Directive: Sift the material for lines containing "None", and return them.

____ Collected material

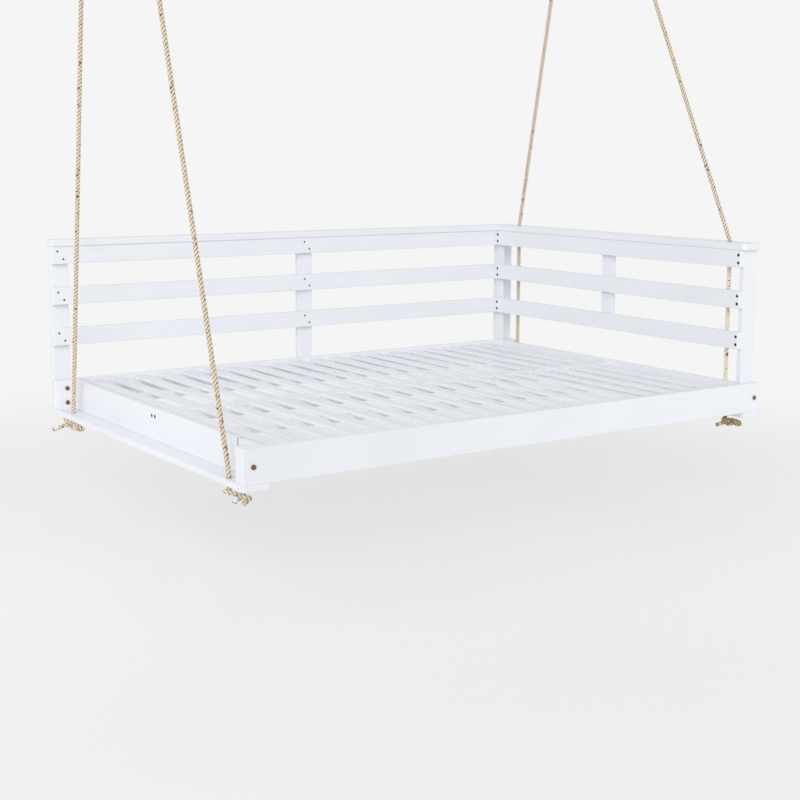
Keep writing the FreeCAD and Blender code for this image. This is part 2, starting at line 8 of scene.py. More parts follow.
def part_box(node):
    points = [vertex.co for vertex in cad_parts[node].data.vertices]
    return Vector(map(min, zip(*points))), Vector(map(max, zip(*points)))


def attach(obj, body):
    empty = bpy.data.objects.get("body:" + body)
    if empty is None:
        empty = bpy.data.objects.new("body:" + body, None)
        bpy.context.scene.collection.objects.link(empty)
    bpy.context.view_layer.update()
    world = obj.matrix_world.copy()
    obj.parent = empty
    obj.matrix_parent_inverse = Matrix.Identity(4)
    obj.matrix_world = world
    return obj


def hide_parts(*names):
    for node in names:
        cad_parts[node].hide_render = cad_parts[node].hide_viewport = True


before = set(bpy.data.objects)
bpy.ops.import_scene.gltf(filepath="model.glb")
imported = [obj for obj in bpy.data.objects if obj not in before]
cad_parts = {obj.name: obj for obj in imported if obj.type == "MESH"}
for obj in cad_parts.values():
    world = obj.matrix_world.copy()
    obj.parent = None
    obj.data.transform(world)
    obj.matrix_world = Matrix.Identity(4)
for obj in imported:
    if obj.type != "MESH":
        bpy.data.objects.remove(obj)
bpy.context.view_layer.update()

# Painted boards. Sawn softwood, planed smooth and brushed with two coats of satin white
# paint: the grain still shows through as faint ridges along each board, and the brush
# leaves finer ones.
mm = 0.001


def linear(code):
    """A colour written as a hex code, turned from sRGB to linear light by the sRGB curve's inverse."""
    levels = [int(code[i:i + 2], 16) / 255.0 for i in (1, 3, 5)]
    return [v / 12.92 if v <= 0.04045 else ((v + 0.055) / 1.055) ** 2.4 for v in levels] + [1.0]


def add_node(tree, kind, sockets=(), **settings):
    """Add a node with its settings to a tree.

    sockets gives each input, by its name or place, a value or another node's output."""
    made = tree.nodes.new(kind)
    for key, value in settings.items():
        setattr(made, key, value)
    for socket, value in dict(sockets).items():
        if isinstance(value, bpy.types.NodeSocket):
            tree.links.new(value, made.inputs[socket])
        else:
            made.inputs[socket].default_value = value
    return made


def new_finish(name):
    """A new material with its nodes cleared away, and its node tree."""
    finish = bpy.data.materials.new(name)
    finish.use_nodes = True
    finish.node_tree.nodes.clear()
    return finish, finish.node_tree


def surface(tree, shader):
    """Give a material its output, linked from a shader."""
    output = add_node(tree, "ShaderNodeOutputMaterial")
    tree.links.new(shader, output.inputs["Surface"])


def coat(node_names, finish):
    """Give the named pieces of the frame a finish in place of their plain one."""
    for name in node_names:
        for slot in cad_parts[name].material_slots:
            slot.material = finish


def own_shade(tree, where, tone, first, pitch):
    """The tone mixed half and half with one chance value for each slat.

    The slats lie side by side along X, pitch apart, and the first one's stretch begins at first."""
    parts = add_node(tree, "ShaderNodeSeparateXYZ", {0: where})
    past = add_node(tree, "ShaderNodeMath", {0: parts.outputs["X"], 1: first},
                    operation="SUBTRACT")
    count = add_node(tree, "ShaderNodeMath", {0: past.outputs[0], 1: pitch}, operation="DIVIDE")
    count = add_node(tree, "ShaderNodeMath", {0: count.outputs[0]}, operation="FLOOR")
    chance = add_node(tree, "ShaderNodeTexWhiteNoise", {"W": count.outputs[0]},
                      noise_dimensions="1D")
    both = add_node(tree, "ShaderNodeMix", {0: 0.5, 2: tone, 3: chance.outputs["Value"]},
                    data_type="FLOAT")
    return both.outputs[0]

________

Full response:
    if empty is None:
        empty = bpy.data.objects.new("body:" + body, None)
    obj.parent = None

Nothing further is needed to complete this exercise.